Hi,
How is the parser supposed to know that the closing parenthesis in */)
is supposed to match the opening $( or not?
This should work, though:
foo=$(while true; do case $HOME in (/*) echo abs ;; esac; done)
Best,
- GG.
On 11/01/2017 12:04 PM, Kjetil Torgrim Homme wrote:
Configuration Information [Automatically generated, do not change]:
Machine: x86_64
OS: linux-gnu
Compiler: gcc
Compilation CFLAGS: -DPROGRAM='bash' -DCONF_HOSTTYPE='x86_64'
-DCONF_OSTYPE='linux-gnu' -DCONF_MACHTYPE='x86_64-unknown-linux-gnu'
-DCONF_VENDOR='unknown' -DLOCALEDIR='/opt/bash/share/locale' -DPACKAGE='bash'
-DSHELL -DHAVE_CONFIG_H -I. -I. -I./include -I./lib -g -O2
-Wno-parentheses -Wno-format-security
uname output: Linux scribus.ms.redpill-linpro.com 4.11.12-200.fc25.x86_64 #1
SMP Fri Jul 21 16:41:43 UTC 2017 x86_64 x86_64 x86_64 GNU/Linux
Machine Type: x86_64-unknown-linux-gnu
Bash Version: 4.4
Patch Level: 12
Release Status: release
Description:
I was bitten by earlier iterations of case selectors prematurely ending
an $()
and my actual problem has been patched in the newest release (thanks!).

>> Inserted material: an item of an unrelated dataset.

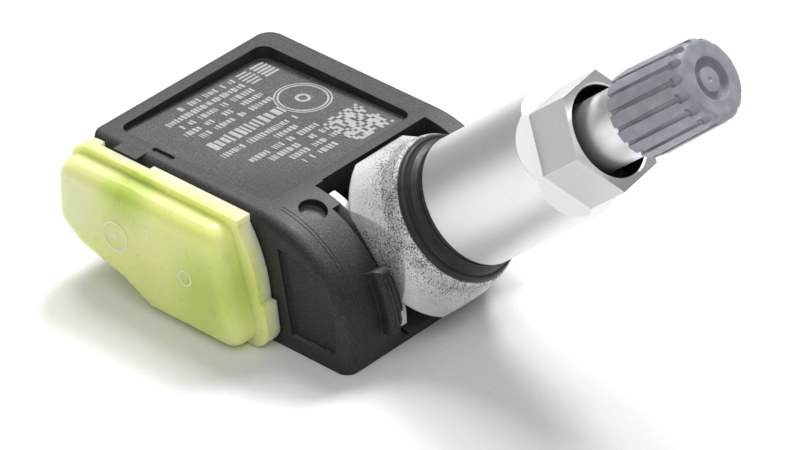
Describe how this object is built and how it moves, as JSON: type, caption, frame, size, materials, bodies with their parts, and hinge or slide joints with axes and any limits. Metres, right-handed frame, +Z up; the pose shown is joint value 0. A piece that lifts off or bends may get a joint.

I came
across a
degenerate case in my testing, though.
Repeat-By:
foo=$(while true; do case $HOME in /*) echo abs ;; esac; done)
bash: syntax error near unexpected token `;;'
It works if you replace "true" with "false", or even with ":" (in which
case it
loops endlessly as it should)
Workaround:
Use backticks, or don't write degenerate code.